25 October 2010

Bureau of Industry and Security Seeks Comments from SMEs on Export Controls

On October 6, the Department of Commerce, Bureau of Industry and Security (BIS) published a Notice of Inquiry in the Federal Register requesting comments from small and medium enterprises (SMEs) about their “understanding of and compliance with export controls maintained pursuant to the Export Administration Regulations (EAR).

SMEs will now have an opportunity to offer comments and concerns about the EAR’s administration and enforcement against the backdrop of the President’s National Export Initiative (NEI) which calls for U.S. companies to double exports over the next 5 years.

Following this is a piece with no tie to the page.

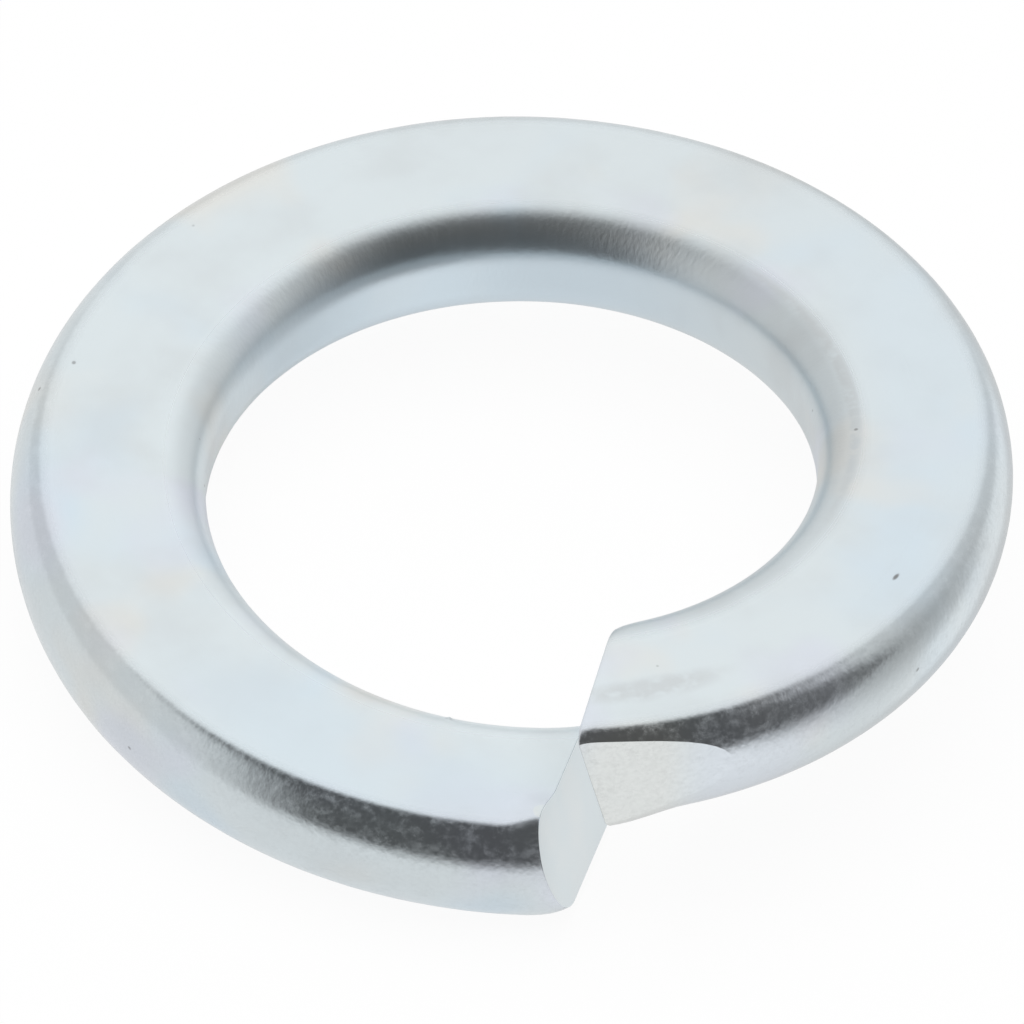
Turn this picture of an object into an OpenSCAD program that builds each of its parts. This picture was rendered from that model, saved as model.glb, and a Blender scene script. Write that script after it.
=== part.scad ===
// Split spring lock washer for a 12 mm bolt.
// A wire of flat-faced, round-sided section is coiled once round the Z axis as a left-hand helix,
// so it rises clockwise seen from above, and a slanted, leaning cut parts its two ends.
// Z is the bore's axis, the cut is centred on -Y, and Z = 0 is the lowest point of the ring.

/* [Ring] */
// Diameter of the bore that the bolt passes through
bore_d = 12.5; // [9:0.1:20]
// Radial width of the wire's section
wire_w = 4; // [3:0.05:6]
// Axial thickness of the wire's section
wire_t = 2.5; // [1.8:0.05:3.5]
// Height of the relaxed washer from face to face, over the middles of its two ends
free_height = 5.25; // [4:0.05:8]

/* [Rounded sides] */
// How far the half-elliptic outer side stands out past the flat faces
outer_crown = 0.6; // [0.3:0.05:1]
// Radius of the two corners of the inner side
inner_round = 0.8; // [0.3:0.05:0.9]
// How much of the inner side is pressed back to the round bore
bore_land = 0.04; // [0.02:0.01:0.12]

/* [Cut] */
// Clear space between the two cut ends, along the middle of the wire
cut_gap = 0.55; // [0.2:0.05:2]
// Turn of the cut from the radius, seen from above, in degrees
cut_slant = 26; // [0:1:35]
// Lean of the cut from the axis, seen from outside, in degrees
cut_lean = 17; // [0:1:30]
// Length along the wire over which the lower edge of the lower end is rolled over
roll_length = 0.8; // [0.3:0.05:1.2]
// Height to which that edge is rolled over at the cut
roll_height = 0.4; // [0.1:0.05:0.7]

/* [Pinched flat] */
// Depth of the flat on the outer side of the upper end, at the wire's upper face
flat_depth = 0.36; // [0.1:0.01:0.6]
// Tilt of that flat from the axis, in degrees
flat_tilt = 6; // [0:1:20]
// Radius to which that flat still bows along the wire
flat_bow = 20; // [14:1:60]

/* [Smoothness] */
// Steps along the wire
ring_steps = 112; // [60:4:140]
// Steps over each rounded side
side_steps = 16; // [8:2:20]
// Steps over the rolled-over edge
roll_steps = 8; // [4:1:12]

/* [Hidden] */

bore_r = bore_d / 2;
outer_r = bore_r + wire_w;
mid_r = bore_r + wire_w / 2;
crest_r = bore_r - bore_land;
gap_angle = 2 * asin(cut_gap / 2 / mid_r);
turn = 360 - gap_angle;
rise = (free_height - wire_t) / turn;
solver_steps = 6;
small_travel = 0.01;
flat_reach = 45;
clear = 1;

// Points of a rounded edge, as [radius, height]: an arc of an ellipse about its centre
function arc(centre, half, from, to, steps) = [
    for (i = [0 : steps])
        let (a = from + (to - from) * i / steps)
        [centre[0] + half[0] * cos(a), centre[1] + half[1] * sin(a)]
];

// The wire's section, clockwise from its upper outer edge: a half ellipse as tall as the wire is
// thick, then the two round corners of the inner side
section = concat(
    arc([outer_r - outer_crown, wire_t / 2], [outer_crown, wire_t / 2], 90, -90, side_steps),
    arc([crest_r + inner_round, inner_round], [inner_round, inner_round], -90, -180, side_steps / 2),
    arc([crest_r + inner_round, wire_t - inner_round], [inner_round, inner_round], 180, 90, side_steps / 2)
);

// A point of the wire: travel is the angle coiled clockwise from the middle of the gap
function azimuth(travel) = -90 - travel;
function on_wire(p, travel) = [
    p[0] * cos(azimuth(travel)),
    p[0] * sin(azimuth(travel)),
    p[1] + rise * (travel - gap_angle / 2)
];

// A cut plane stands across the middle of the section, turned and leant as the tool cuts it
function cut_point(travel) = on_wire([mid_r, wire_t / 2], travel);
function cut_normal(travel) =
    let (a = azimuth(travel) + 90 - cut_slant)
    [cos(a) * cos(cut_lean), sin(a) * cos(cut_lean), sin(cut_lean)];

// Newton's steps find the travel at which a line of the wire meets a cut plane, or a plane that
// lies behind the cut by a given distance
function off_plane(p, travel, cut, behind) =
    (on_wire(p, travel) - cut_point(cut)) * cut_normal(cut) + behind;
function meet(p, cut, behind, travel, left) = left == 0 ? travel :
    let (
        off = off_plane(p, travel, cut, behind),
        slope = (off_plane(p, travel + small_travel, cut, behind) - off) / small_travel
    )
    meet(p, cut, behind, travel - off / slope, left - 1);

low_cut = gap_angle / 2;
high_cut = 360 - gap_angle / 2;
low_ends = [for (p = section) meet(p, low_cut, roll_length, low_cut, solver_steps)];
high_ends = [for (p = section) meet(p, high_cut, 0, high_cut, solver_steps)];

// Where the cutting tool entered, the wire's underside curls up to the cut in a quarter ellipse:
// the section is squeezed towards the upper face, the more the nearer the cut
rolled_rings = [
    for (i = [0 : roll_steps - 1])
        let (
            a = 90 * i / roll_steps,
            up = roll_height * (1 - sin(a)),
            behind = roll_length * (1 - cos(a))
        )
        [
            for (p = section)
                let (q = [p[0], p[1] + up * (1 - p[1] / wire_t)])
                on_wire(q, meet(q, low_cut, behind, low_cut, solver_steps))
        ]
];
wire_rings = [
    for (i = [0 : ring_steps])
        [
            for (k = [0 : len(section) - 1])
                on_wire(section[k], low_ends[k] + (high_ends[k] - low_ends[k]) * i / ring_steps)
        ]
];
rings = concat(rolled_rings, wire_rings);
lowest = min([for (ring = rings, p = ring) p[2]]);

// The wire, swept line by line from one cut plane to the other
module coiled_wire() {
    n = len(section);
    last = len(rings) - 1;
    points = [for (ring = rings, p = ring) p];
    low_face = [[for (k = [n - 1 : -1 : 0]) k]];
    high_face = [[for (k = [0 : n - 1]) last * n + k]];
    skin = [
        for (i = [0 : last - 1], k = [0 : n - 1])
            let (a = i * n + k, b = i * n + (k + 1) % n)
            each [[a, b, b + n], [a, b + n, a + n]]
    ];
    polyhedron(points, concat(low_face, skin, high_face), convexity = 6);
}

// The round hole of the whole ring
module bore() {
    translate([0, 0, lowest - clear])
        cylinder(h = free_height + 2 * clear + wire_t, r = bore_r, $fn = 180);
}

// What the cutting tool pinched off the outer side of the upper end, facing the outer corner of
// the cut: a block beside the last stretch of the wire, hollowed by the large cylinder whose face
// is the bowed flat
module pinched_off() {
    corner = high_cut + asin(wire_w / 2 * tan(cut_slant) / outer_r);
    past_corner = (wire_t * tan(cut_lean) + cut_gap) / 2;
    along = outer_r * sin(flat_reach);
    tall = wire_t + rise * flat_reach;
    translate([0, 0, wire_t + rise * turn])
        rotate([0, 0, azimuth(corner)])
            translate([outer_r - flat_depth, 0, 0])
                rotate([0, -flat_tilt, 0])
                    difference() {
                        translate([-wire_w / 2, -past_corner, -tall])
                            cube([wire_w, past_corner + along, tall + clear]);
                        translate([-flat_bow, 0, -tall - clear])
                            cylinder(h = tall + 3 * clear, r = flat_bow, $fn = 360);
                    }
}

module lock_washer() {
    color([0.8, 0.83, 0.86])
        translate([0, 0, -lowest])
            difference() {
                coiled_wire();
                bore();
                pinched_off();
            }
}

lock_washer();
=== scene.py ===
"""Spring lock washer of the 12 mm size in bright zinc plating.

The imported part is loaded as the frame. The washer's skin is then modelled over it, finer than the
solid and with the marks of its making, and is plated, lit and looked at as in a product studio.
"""

import math

import bmesh
import bpy
from bpy.props import FloatProperty, FloatVectorProperty, IntProperty, PointerProperty
from mathutils import Matrix, Vector


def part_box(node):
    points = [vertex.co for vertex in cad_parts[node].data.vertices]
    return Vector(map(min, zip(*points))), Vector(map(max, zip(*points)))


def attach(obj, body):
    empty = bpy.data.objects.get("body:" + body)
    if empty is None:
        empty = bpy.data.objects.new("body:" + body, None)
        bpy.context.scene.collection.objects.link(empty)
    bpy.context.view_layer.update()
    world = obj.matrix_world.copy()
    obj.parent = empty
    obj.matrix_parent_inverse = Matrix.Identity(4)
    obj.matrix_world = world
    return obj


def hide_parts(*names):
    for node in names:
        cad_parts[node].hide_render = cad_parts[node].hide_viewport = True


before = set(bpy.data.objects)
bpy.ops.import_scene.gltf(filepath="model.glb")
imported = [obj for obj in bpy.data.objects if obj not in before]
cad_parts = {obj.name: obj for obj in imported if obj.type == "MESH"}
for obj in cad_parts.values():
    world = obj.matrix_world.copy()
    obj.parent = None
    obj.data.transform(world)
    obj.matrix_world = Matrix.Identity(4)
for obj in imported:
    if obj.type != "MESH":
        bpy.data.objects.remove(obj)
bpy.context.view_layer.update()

bl_info = {
    "name": "Spring lock washer",
    "version": (1, 0, 0),
    "blender": (4, 5, 0),
    "location": "View3D > Sidebar > Washer",
    "description": "Models and plates a split spring lock washer and its studio",
    "category": "Object",
}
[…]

BIS expects the input will “help it administer and enforce export controls in a manner consistent with U.S. national security” while potentially increasing exports from SMEs. All exporting companies favor and support predictability. SMEs particularly need predictability as they begin to slowly emerge from the depths of the Great Recession.

Continuing outreach efforts and programs like The Export Legal Assistance Network, www.exportlegal.org, can assist exporting companies to understand and comply with their obligations under the EAR. When compliance falls short, consistent enforcement and predictability of penalties would be of great benefit, particularly since the maximum administrative civil penalty level is $250,000 per violation. Perhaps a penalty regime similar to the Administrative Monetary Penalty System (AMPS) used by the Canada Border Services Agency (CBSA) can be adopted for SMEs. Or perhaps BIS can issue warnings, without a monetary penalty, for first-time offenders when a violation of the EAR occurred during a prior time when management was not fully appreciative of the need for compliance or the company did not have the resources to implement a more robust compliance program.

The Notice of Inquiry should cause SMEs to feel empowered to "speak" to BIS on these important issues, whether through trade associations, chambers of commerce, or as single companies.

Comments to BIS are due by December 6, 2010. They should be identified in the subject line as "Notice of Inquiry—SME," and can be delivered by e-mail at publiccomments@bis.doc.gov. Comments can also be faxed to +1.202.482.3355. When faxing, please call the Regulatory Policy Division, at +1.202.482.2440. Comments can also be mailed or sent by courier to: Sheila Quarterman, U.S. Department of Commerce, Bureau of Industry and Security, Office of Exporter Services, Regulatory Policy Division, 14th Street & Pennsylvania Avenue, NW., Room 2705, Washington, DC 20230, Attn: "Notice of Inquiry—SME."

03 October 2010

Consultant Representing Foreign Government not “Public Official” Under FCPA

The Department of Justice (DOJ) has issued its third Foreign Corrupt Practices Act Opinion Procedure Release this year. In 2009, the DOJ only issued one Opinion Procedure Release.

The Requestor was a U.S. limited partnership involved in development of natural resources trading and infrastructure. The Requestor was interested in working with a foreign government regarding an approach to particular natural resources infrastructure development. Because the approach was relatively new and the market is dominated by a group of the well-established companies, the Requestor decided it required assistance when entering into discussions with the foreign government.

The Requestor wanted to contract with a Consultant and its sole owner to assist it. The Consultant is a U.S. partnership and an agent of a foreign government, registered under the Foreign Agents Registration Act (FARA). The Consultant has extensive business contacts in the foreign country, and has represented the foreign government before. The Consultant was to be paid a signing bonus by the Requestor at the time the consulting agreement was signed, but the major payment to the Consultant would be in the form of success fee.

Because the Consultant had already represented the foreign government, and because it would continue representing the government at the same time as working with the Requestor, precautionary measures were taken to avoid a conflict of interest between the Consultant’s representation of the Requestor and the Consultant’s independent representation of the foreign government. While consulting for the Requestor, the Consultant’s duties would be limited to the terms of the proposed contract between them.

The DOJ stated that it would not be taking any enforcement action against the Requestor because of the payments made to the Consultant. Even though the Consultant was an agent of the foreign government, because local law permitted the relationship and the Consultant took precautionary steps to avoid the full disclosure of the relationship to the relevant parties, it was determined that the Consultant would not be acting on behalf of the foreign government. Accordingly, the Consultant was not a “foreign official” as defined by the FCPA. The DOJ also made clear that if a violation of the FCPA occurred during the performance of the consultancy, it reserved the right to enforce the law, regardless of the Opinion.

At a time of increased enforcement and ongoing investigations, this Opinion Procedure shows that companies must carefully consider and screen their business dealings that bring them into contact with foreign governments, whether those contacts are direct or indirect. It also shows that in addition to a robust compliance program, publicly-traded and privately-held companies can use proper planning to avoid potential FCPA violations and the severe civil and criminal penalties that can follow.